>> START

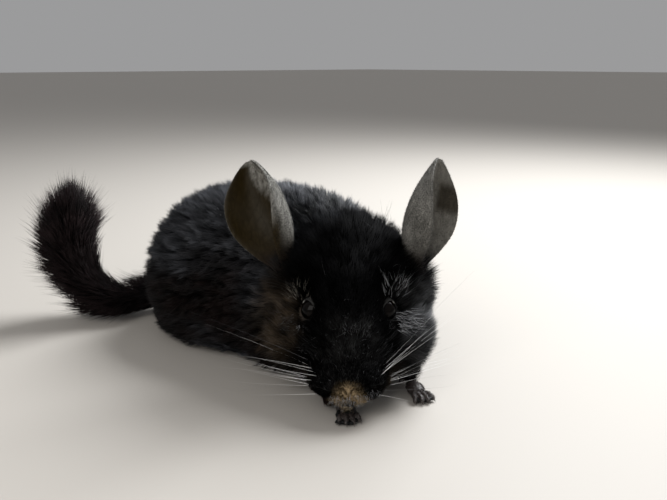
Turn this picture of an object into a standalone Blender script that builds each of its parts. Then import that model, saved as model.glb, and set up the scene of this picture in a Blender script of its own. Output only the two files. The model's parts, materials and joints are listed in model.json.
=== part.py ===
# A black chinchilla, life size, crouched low with its head turned to its right.
# The solids reach out to the tips of the coat. The trunk points along -Y, +Z is up,
# and the origin is at the middle of the bounding box, on the floor.
import math

import bmesh
import bpy
import numpy as np
from mathutils import Matrix, Vector

CM = 0.01
GAP = 0.0003
# The fur stands this far off the head and the feet that lie in it
HEAD_CLEARANCE = 0.0013
FOOT_CLEARANCE = 0.0009

# All places and sizes below are in centimetres.
# The trunk with its fur, along Y: place, middle, half width, top, bottom.
# Its bottom is cut level just over the floor, where the fur spreads.
TRUNK_STATIONS = [
    (-7.2, 1.3, 0.5, 4.0, 2.8),
    (-6.6, 1.3, 1.7, 5.6, 1.2),
    (-5.2, 1.0, 2.9, 7.4, 0.0),
    (-3.0, 0.6, 3.9, 9.4, -1.1),
    (0.5, 0.2, 4.6, 9.8, -1.6),
    (4.5, 0.0, 5.3, 9.6, -1.9),
    (8.0, 0.0, 5.0, 8.7, -1.5),
    (10.3, 0.0, 3.4, 7.0, 0.8),
    (11.6, 0.0, 0.8, 5.0, 3.2),
]
BACK_ROUNDNESS = 2.2
BELLY_ROUNDNESS = 4.2
BELLY_HEIGHT = 0.12
SHOULDERS = {
    "right": ((-2.9, -1.8, 2.9), (1.8, 2.7, 3.1)),
    "left": ((3.3, -4.0, 3.3), (2.0, 2.7, 3.2)),
}
HAUNCH = ((3.3, 5.6, 3.4), (2.6, 4.2, 3.9))
# Rounded volumes that mark off the upper leg, the lower leg and the upper arm
THIGH_CUT = ((5.6, 5.9, 4.3), (3.7, 4.1, 3.0))
SHANK_CUT = ((5.6, 4.2, 0.2), (3.0, 4.1, 1.6))
UPPER_ARM_CUTS = {
    "right": ((-5.4, -1.7, 2.6), (3.3, 2.7, 2.9)),
    "left": ((5.6, -3.9, 2.9), (3.2, 2.7, 2.9)),
}
NECK_RADII = (3.3, 4.3)
NECK_START = (0.5, 4.6, -0.2)
NECK_END = (0.5, -1.4, 5.2)
# Each part of the trunk ends at this place along Y; the rump is what is left
TRUNK_CUTS = {"chest": -0.8, "abdomen": 5.4}
NECK_CUT = ((0.0, -3.4, 6.9), (4.0, 3.1, 3.4))

# The head frame: its origin is midway between the eyes, and its nose points along -Y
EYE_MIDPOINT = (-1.88, -6.64, 4.6)
HEAD_TURN = math.radians(-43)
HEAD_PITCH = math.radians(15)
# The head along its own Y: place, middle height, half width, up, down
HEAD_STATIONS = [
    (-3.62, -2.50, 0.70, 0.45, 0.50),
    (-3.40, -2.40, 1.15, 0.80, 0.75),
    (-2.8, -2.15, 1.50, 1.20, 1.05),
    (-1.8, -1.60, 1.78, 1.65, 1.50),
    (-0.95, -1.05, 2.02, 2.05, 2.05),
    (0.0, -0.55, 2.20, 2.35, 2.50),
    (1.3, -0.15, 2.85, 2.85, 2.90),
    (2.7, 0.20, 3.45, 3.15, 3.10),
    (4.2, 0.40, 3.50, 3.05, 3.00),
    (5.6, 0.40, 2.60, 2.30, 2.30),
    (6.2, 0.40, 0.90, 0.80, 0.80),
]
WHISKER_PAD = ((0.92, -2.45, -2.20), (1.15, 1.15, 0.95))
CHEEK = ((2.35, 0.95, -1.85), (2.05, 2.3, 1.75))
JOWL = ((1.55, -0.25, -1.95), (1.35, 1.60, 1.35))
RUFF = ((2.7, 2.7, -0.9), (1.85, 1.9, 2.5))
CHIN = ((0.0, -2.3, -2.75), (0.85, 1.1, 0.62))
JAW = ((0.0, -1.7, -3.4), (1.6, 2.0, 0.90))

EYE_RADIUS = 0.56
EYE_CENTRE = (1.72, 0.15, -0.12)
# The hollow in the short fur round each eye
ORBIT = ((2.17, -0.20, 0.10), (0.62, 0.62, 0.58))

EAR_LENGTH = 5.9
EAR_WALL = 0.09
EAR_GIRTH = 5.95
# Rows of points across the ear and along it
EAR_ROWS = (12, 9)
# Across the ear, the share of its girth that is back wall, fold and inner flap,
# and how far each turns at the root and at the tip, in degrees
EAR_SECTION = ((0.46, 42.0, 26.0), (0.24, 120.0, 82.0), (0.30, 24.0, 8.0))
# Where each ear stands in the head frame, its lean, its turn about its own length and how blunt its tip is
EARS = {
    "ear_right": ((-3.12, 2.0, 0.9), (-0.36, 0.50, 0.92), -35.0, 3.8),
    "ear_left": ((3.12, 2.0, 0.9), (0.25, 0.50, 0.92), -14.0, 2.5),
}

FOREARMS = {
    "right": [(-2.3, -3.6, 2.2), (-2.7, -5.6, 1.4), (-3.05, -7.2, 0.8)],
    "left": [(2.3, -4.6, 2.4), (1.8, -6.4, 1.5), (1.1, -8.1, 0.8)],
}
FOREARM_RADII = [1.35, 1.05, 0.7]
# The wrist on the floor and the way the digits point, as an angle about Z
FOREPAWS = {"right": ((-3.0, -7.5), -32.0), "left": ((0.95, -8.3), -22.0)}
FOREPAW_LENGTH = 1.75
FOREPAW_WIDTH = 1.05
HINDPAWS = {"right": ((-3.0, 8.7), -3.0), "left": ((3.0, 8.7), 3.0)}
HINDPAW_LENGTH = 5.6
HINDPAW_WIDTH = 1.35
# The radius of a digit at its knuckle, middle and tip, as a share of the foot's width
DIGIT_RADII = (0.165, 0.15, 0.10)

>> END

_Written request_
What are the exact lines from the beginning of the material through the line containing "FOOT_CLEARANCE = 0.0009"? Write out those lines alone.

_Solved exercise_
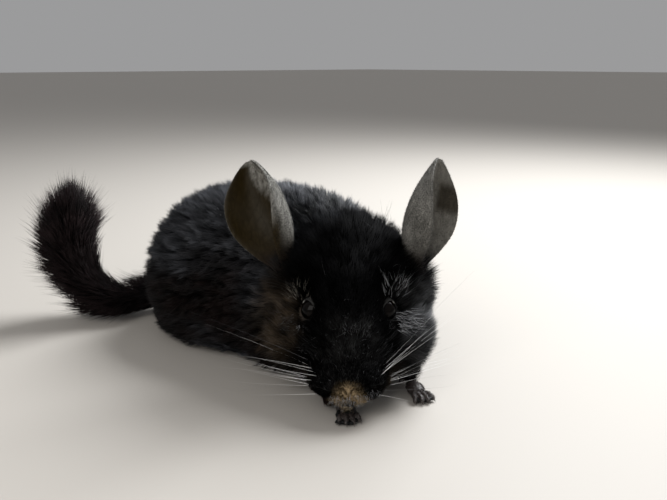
Turn this picture of an object into a standalone Blender script that builds each of its parts. Then import that model, saved as model.glb, and set up the scene of this picture in a Blender script of its own. Output only the two files. The model's parts, materials and joints are listed in model.json.
=== part.py ===
# A black chinchilla, life size, crouched low with its head turned to its right.
# The solids reach out to the tips of the coat. The trunk points along -Y, +Z is up,
# and the origin is at the middle of the bounding box, on the floor.
import math

import bmesh
import bpy
import numpy as np
from mathutils import Matrix, Vector

CM = 0.01
GAP = 0.0003
# The fur stands this far off the head and the feet that lie in it
HEAD_CLEARANCE = 0.0013
FOOT_CLEARANCE = 0.0009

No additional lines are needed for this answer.